Awesome I am going to try this. I just drilled into one of my favorite naturals and did the pull through and stretch back over the top of the fork maneuver. (the one Gekko does) not to happy with the results but nice to see this alternative.


----------



## tubeman (Mar 7, 2011)

It really is worth the effort Sean. I set up a small secure jig to stretch the tubes between the forks and pouch before wrapping and securing them with thera strips to the tubes as pictured. I am really surprised with the increase in accuracy for me, and hopefully longer tube life. Pity the picture of the lager can did not load as it showed around 5 hits within 2 inches of centre at 30 ft, great by my standards









MODS :

Just a query guys. My first picture on this thread was around 512 kb and was displayed. The second and third were also about the same 500 kb but were rejected as being too big to upload. If this site is suffering from bandwith problems could you advise us members on the best file size to use when uploading ? Thanks.


----------



## dgui (Jan 12, 2010)

I have thought on this before and it will always be a problem unless you can use one tuber per side and put stainless eyelets or if it is over the top you will have to have a pair of metal caps made up. I will do this when I find just the right natural because I do also like shooting tubes.


----------



## AJW (Apr 24, 2011)

Atta Boy Enddays 
When you loop tied the tube around the fork, each tie is well toward the center line between the two forks. This should allow the tubes to flow TTF smoothly, with little back slap. Could this account for the better accuracy as well? You know how when things work well, they just look right. This is a nice simple method that just looks right. I think you have done some excellent work here and deserve a big "atta boy". A lot of slingers will be using this idea. Al


----------



## harpersgrace (Jan 28, 2010)

I do Gekko style and have recently started experimenting with DH's paratab, well at least my version of DH's paratab, I'm happy with both but always nice to see a NEW IDEA.


----------



## 39699661 (Mar 2, 2011)

Attached is my method, I hope you will like it.

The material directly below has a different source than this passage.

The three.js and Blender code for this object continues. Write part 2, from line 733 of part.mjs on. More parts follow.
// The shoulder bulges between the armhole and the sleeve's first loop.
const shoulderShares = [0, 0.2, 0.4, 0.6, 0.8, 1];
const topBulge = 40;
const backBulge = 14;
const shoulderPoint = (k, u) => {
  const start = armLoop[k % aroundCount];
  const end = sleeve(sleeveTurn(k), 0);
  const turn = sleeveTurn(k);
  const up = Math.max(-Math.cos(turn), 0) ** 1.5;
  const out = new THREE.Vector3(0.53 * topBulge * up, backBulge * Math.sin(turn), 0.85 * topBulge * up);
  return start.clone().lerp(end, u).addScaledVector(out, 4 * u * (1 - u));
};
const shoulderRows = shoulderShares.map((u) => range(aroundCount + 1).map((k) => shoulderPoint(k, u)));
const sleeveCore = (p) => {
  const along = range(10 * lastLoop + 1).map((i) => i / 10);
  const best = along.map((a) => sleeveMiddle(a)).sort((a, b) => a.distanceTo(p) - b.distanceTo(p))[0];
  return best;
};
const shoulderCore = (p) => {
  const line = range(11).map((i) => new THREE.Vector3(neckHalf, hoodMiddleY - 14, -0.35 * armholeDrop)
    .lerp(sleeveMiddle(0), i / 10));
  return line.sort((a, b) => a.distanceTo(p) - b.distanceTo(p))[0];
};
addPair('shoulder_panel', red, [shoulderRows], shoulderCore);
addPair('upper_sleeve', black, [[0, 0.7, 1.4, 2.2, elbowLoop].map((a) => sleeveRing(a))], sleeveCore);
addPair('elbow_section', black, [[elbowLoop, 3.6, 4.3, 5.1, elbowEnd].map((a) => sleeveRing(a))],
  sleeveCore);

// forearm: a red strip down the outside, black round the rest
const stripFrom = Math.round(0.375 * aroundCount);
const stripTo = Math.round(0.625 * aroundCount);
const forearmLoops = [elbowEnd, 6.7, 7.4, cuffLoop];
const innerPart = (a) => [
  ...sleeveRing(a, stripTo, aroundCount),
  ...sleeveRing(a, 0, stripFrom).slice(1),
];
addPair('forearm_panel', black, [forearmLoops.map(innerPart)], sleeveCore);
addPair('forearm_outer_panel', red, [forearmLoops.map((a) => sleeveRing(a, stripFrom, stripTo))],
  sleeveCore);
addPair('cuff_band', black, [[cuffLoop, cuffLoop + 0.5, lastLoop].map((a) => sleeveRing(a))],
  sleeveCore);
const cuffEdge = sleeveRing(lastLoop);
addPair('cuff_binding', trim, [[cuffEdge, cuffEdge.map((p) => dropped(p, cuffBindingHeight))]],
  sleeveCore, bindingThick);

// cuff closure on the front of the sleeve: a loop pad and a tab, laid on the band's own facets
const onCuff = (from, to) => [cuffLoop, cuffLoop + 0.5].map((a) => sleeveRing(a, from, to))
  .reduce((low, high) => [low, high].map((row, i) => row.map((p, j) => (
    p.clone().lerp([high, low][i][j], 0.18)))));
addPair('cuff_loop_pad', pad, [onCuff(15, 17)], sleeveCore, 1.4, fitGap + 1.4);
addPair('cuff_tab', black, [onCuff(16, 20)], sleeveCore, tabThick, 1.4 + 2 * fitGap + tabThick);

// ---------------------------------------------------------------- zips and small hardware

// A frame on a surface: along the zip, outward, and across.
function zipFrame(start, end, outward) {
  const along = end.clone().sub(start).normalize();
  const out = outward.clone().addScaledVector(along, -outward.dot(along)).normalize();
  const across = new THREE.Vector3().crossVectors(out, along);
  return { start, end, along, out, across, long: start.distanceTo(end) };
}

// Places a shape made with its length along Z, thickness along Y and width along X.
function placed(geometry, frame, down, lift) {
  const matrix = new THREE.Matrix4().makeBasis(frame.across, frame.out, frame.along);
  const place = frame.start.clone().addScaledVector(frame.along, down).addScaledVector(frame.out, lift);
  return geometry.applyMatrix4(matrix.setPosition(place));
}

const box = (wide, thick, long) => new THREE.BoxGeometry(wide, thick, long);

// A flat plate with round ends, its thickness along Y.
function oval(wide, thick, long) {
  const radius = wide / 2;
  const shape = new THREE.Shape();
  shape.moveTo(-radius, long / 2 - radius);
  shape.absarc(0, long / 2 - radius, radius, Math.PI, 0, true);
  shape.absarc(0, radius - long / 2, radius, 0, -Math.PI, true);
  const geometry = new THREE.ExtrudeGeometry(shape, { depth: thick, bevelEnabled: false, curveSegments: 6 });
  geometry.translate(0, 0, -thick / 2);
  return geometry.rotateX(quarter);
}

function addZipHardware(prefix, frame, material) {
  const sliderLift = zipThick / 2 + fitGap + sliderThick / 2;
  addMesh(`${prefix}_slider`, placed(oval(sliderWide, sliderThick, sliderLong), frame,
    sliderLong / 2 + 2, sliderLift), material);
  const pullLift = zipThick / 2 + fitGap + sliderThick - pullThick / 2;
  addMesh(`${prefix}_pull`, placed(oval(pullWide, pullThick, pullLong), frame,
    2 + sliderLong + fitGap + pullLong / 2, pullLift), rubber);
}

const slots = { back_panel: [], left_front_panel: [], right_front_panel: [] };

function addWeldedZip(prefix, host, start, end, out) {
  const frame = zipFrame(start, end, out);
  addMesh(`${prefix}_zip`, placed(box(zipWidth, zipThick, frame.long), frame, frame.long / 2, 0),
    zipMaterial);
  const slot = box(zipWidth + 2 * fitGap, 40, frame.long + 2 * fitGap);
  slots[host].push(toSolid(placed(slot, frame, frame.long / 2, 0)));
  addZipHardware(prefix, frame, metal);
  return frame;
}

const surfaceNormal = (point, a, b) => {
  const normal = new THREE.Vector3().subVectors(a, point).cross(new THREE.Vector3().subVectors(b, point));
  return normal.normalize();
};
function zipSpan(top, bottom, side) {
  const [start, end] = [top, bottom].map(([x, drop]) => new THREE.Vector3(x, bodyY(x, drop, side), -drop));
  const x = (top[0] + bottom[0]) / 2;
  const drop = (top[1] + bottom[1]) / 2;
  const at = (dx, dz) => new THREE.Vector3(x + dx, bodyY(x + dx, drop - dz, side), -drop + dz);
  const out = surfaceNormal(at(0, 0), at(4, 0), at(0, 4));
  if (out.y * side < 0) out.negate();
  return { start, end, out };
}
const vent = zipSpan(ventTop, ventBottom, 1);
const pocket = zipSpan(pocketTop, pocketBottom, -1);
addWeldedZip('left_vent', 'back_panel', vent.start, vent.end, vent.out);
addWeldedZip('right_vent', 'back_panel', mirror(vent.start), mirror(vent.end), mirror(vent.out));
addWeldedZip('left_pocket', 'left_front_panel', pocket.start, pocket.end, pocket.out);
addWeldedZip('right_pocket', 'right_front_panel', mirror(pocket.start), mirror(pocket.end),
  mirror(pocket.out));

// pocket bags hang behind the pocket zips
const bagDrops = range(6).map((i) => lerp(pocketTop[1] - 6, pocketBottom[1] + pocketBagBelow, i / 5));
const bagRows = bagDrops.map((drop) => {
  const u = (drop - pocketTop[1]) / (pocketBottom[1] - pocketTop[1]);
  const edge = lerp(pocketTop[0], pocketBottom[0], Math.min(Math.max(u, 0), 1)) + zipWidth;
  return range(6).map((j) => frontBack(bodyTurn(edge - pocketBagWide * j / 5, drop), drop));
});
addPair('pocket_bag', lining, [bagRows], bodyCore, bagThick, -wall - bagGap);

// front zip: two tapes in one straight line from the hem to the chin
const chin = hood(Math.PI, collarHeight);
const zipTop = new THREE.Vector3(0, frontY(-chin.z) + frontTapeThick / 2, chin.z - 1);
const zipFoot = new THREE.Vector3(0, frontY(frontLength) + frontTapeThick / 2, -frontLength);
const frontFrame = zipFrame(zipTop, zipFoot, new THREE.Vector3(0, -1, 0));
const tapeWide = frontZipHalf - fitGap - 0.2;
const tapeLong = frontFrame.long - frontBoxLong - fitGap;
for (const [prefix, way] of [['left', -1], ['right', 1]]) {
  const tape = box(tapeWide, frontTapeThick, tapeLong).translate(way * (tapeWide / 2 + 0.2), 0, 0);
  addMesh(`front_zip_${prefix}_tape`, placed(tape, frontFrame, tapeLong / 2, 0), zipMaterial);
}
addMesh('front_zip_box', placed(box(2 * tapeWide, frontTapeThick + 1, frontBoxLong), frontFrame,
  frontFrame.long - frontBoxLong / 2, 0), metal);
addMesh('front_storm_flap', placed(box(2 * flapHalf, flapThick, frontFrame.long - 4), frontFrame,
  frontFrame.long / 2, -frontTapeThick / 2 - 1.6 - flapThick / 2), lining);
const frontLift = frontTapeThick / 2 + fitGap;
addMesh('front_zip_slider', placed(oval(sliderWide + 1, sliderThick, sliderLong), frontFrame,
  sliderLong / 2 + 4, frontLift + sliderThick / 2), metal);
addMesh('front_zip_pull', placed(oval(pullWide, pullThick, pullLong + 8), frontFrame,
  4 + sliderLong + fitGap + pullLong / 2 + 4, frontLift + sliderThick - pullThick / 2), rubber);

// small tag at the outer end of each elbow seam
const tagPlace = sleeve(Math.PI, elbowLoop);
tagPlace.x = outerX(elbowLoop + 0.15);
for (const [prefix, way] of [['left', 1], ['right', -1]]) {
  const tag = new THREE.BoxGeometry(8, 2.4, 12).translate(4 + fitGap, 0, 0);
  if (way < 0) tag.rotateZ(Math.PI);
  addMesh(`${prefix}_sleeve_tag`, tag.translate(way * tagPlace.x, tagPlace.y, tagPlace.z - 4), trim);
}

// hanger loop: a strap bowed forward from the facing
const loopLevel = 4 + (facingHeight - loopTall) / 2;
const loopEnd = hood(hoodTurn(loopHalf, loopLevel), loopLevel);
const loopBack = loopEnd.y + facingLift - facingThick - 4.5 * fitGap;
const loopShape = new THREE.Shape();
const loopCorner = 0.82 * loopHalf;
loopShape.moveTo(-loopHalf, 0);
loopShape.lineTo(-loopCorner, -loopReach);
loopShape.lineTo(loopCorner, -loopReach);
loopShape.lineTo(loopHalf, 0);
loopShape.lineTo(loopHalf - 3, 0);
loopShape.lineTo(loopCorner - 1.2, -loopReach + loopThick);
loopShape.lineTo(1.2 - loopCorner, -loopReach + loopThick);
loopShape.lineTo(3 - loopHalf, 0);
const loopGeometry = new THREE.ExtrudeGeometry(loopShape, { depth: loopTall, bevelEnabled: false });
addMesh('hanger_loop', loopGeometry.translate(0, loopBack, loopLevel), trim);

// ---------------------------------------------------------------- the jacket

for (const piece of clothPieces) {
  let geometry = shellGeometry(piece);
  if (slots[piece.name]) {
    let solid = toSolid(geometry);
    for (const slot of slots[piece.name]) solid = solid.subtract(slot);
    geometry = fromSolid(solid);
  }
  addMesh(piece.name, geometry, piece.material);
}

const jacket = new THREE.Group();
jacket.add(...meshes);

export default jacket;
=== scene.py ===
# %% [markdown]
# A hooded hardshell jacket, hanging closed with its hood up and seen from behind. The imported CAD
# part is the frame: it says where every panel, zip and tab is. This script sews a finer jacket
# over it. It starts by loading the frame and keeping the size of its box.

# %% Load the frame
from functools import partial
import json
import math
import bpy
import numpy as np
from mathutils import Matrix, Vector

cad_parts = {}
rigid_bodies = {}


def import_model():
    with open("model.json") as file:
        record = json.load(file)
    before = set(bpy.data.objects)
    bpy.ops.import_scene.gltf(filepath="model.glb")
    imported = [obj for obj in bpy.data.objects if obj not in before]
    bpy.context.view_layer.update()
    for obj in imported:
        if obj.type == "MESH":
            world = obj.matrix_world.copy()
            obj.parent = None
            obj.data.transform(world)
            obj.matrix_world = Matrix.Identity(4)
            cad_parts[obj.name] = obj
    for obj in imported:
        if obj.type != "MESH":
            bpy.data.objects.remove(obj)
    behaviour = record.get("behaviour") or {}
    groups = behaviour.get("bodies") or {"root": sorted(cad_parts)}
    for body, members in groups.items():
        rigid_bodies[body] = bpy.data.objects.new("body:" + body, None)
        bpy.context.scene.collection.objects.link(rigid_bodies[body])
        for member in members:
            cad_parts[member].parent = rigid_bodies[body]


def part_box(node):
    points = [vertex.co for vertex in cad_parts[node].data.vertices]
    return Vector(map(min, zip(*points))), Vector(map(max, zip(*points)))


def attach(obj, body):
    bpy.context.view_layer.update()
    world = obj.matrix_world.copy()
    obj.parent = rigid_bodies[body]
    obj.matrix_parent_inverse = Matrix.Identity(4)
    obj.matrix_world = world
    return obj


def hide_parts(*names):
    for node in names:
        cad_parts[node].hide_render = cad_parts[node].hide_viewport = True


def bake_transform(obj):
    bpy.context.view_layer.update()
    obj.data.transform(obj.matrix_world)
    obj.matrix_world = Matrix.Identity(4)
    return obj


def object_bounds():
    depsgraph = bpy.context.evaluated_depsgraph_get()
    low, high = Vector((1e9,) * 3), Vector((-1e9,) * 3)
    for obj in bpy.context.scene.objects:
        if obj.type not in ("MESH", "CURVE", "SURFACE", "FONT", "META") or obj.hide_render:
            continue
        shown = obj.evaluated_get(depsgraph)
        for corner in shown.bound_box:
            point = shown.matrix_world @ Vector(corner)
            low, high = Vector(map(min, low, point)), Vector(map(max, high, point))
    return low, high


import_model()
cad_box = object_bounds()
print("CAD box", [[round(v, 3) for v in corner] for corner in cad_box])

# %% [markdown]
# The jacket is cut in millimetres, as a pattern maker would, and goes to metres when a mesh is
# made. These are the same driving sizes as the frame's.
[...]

4.5mm hole(diameter), 2040 tube. After 200 shots,there is no damage.


----------



## smitty (Dec 17, 2009)

I like using a paracord loop where both ends are on the target side of the fork and just long enough to allow for over the top shooting. I like it because it keeps the tubes lined up just like a Chinese style ring metal slingshot. I have one natural with leather tabs "gypsy" tied onto the forks, but I don't like the twist it puts in the looped tube. I haven't noticed a decrease in accuracy with the twist in the loop from the gypsy tabs, but it just bugs me because it has a twist. The groove on the ends of the forks also allows you to quickly switch to bands with a flat top fork, but creating a shallow groove on the very top of the forks will help to keep the cord centered on the top. Just my two cents worth.


----------



## tubeman (Mar 7, 2011)

Thanks for the comments and suggestions guys


----------



## tubeman (Mar 7, 2011)

AJW said:


> Atta Boy Enddays
> When you loop tied the tube around the fork, each tie is well toward the center line between the two forks. This should allow the tubes to flow TTF smoothly, with little back slap. Could this account for the better accuracy as well? You know how when things work well, they just look right. This is a nice simple method that just looks right. I think you have done some excellent work here and deserve a big "atta boy". A lot of slingers will be using this idea. Al


Glad you picked up of the fact that the ties are toward the center line between the forks AJW. Funny thing is, I didn't tie them like that but positioned them to face me. After a couple of shots I saw that they had moved inwards and repositioned them. A couple of shots later they again turned inwards and stayed in the pix position as I continued to fire the slingshot. It's like they naturally _assumed _the best position for smoothly passing through the forks, and therefore the best accuracy. Maybe I have stumbled onto something


----------